▶ **Work to be completed**
Set down word for word each line from the start of the listing through the line that contains "import Sketcher", both included.

▶ **Data provided**

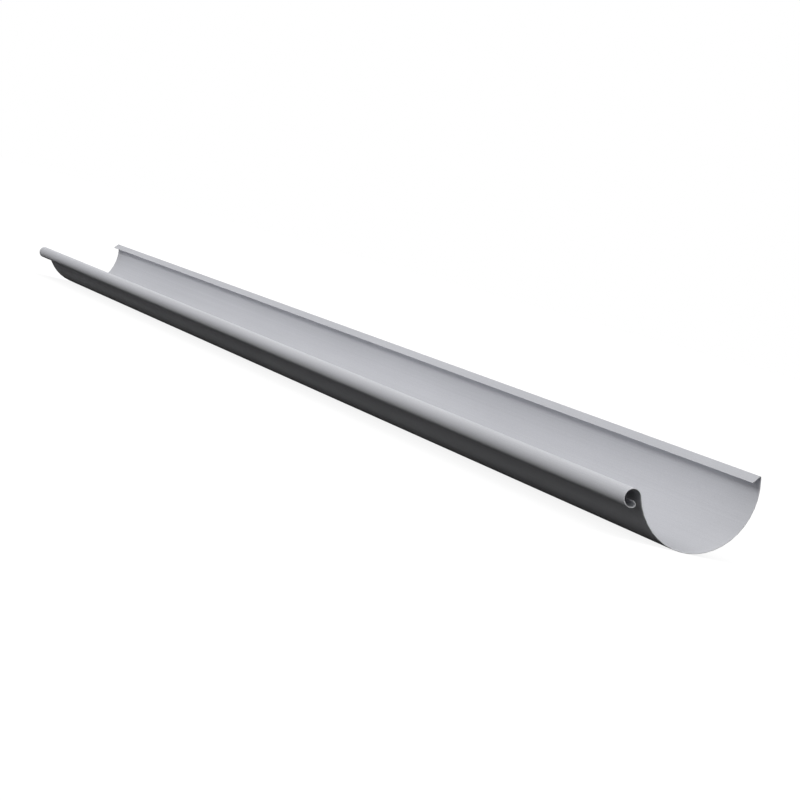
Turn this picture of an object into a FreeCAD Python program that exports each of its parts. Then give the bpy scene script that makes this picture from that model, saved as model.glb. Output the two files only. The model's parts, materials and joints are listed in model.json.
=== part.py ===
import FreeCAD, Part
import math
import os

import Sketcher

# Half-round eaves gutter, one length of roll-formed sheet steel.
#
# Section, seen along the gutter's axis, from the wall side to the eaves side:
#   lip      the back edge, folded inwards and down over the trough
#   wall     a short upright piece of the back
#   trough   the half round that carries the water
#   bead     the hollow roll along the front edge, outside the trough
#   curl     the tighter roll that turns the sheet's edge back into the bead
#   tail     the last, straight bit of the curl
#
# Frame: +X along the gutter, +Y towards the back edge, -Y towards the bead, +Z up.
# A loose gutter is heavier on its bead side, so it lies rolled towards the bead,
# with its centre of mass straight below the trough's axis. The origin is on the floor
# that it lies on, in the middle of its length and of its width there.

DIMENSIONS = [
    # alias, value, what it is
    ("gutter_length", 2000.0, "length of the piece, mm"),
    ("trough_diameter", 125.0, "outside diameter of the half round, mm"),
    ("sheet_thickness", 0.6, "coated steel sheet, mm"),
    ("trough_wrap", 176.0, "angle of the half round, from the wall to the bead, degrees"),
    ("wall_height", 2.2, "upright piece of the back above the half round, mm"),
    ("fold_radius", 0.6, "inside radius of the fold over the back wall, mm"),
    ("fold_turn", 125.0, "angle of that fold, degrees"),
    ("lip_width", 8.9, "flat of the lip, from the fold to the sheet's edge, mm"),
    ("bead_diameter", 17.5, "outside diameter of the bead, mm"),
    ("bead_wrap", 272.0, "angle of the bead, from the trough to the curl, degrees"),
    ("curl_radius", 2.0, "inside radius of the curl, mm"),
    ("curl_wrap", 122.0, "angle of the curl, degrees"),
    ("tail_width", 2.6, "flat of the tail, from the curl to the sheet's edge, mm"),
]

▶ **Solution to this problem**
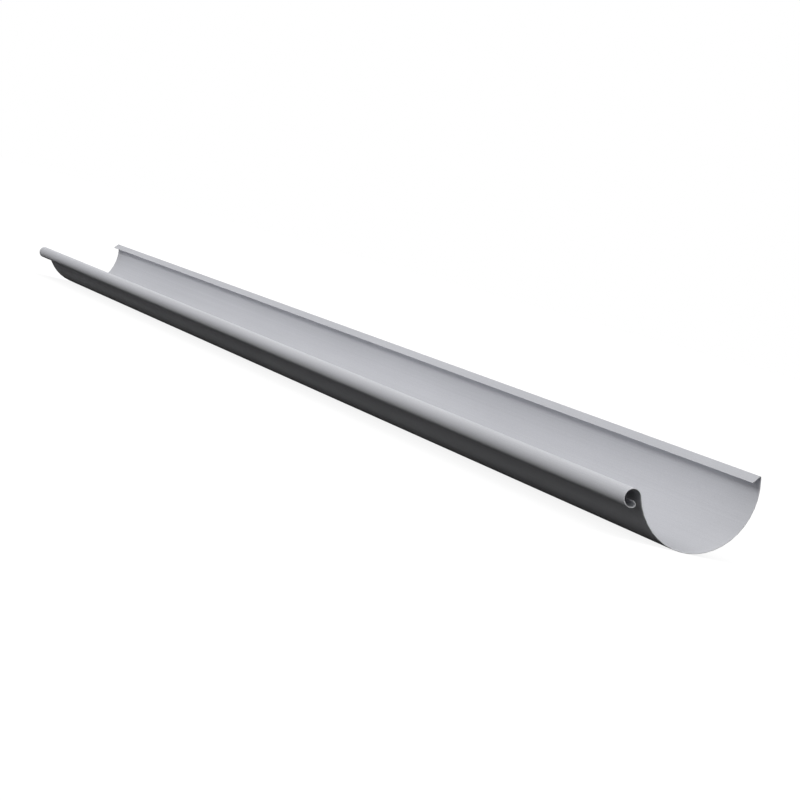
Turn this picture of an object into a FreeCAD Python program that exports each of its parts. Then give the bpy scene script that makes this picture from that model, saved as model.glb. Output the two files only. The model's parts, materials and joints are listed in model.json.
=== part.py ===
import FreeCAD, Part
import math
import os

import Sketcher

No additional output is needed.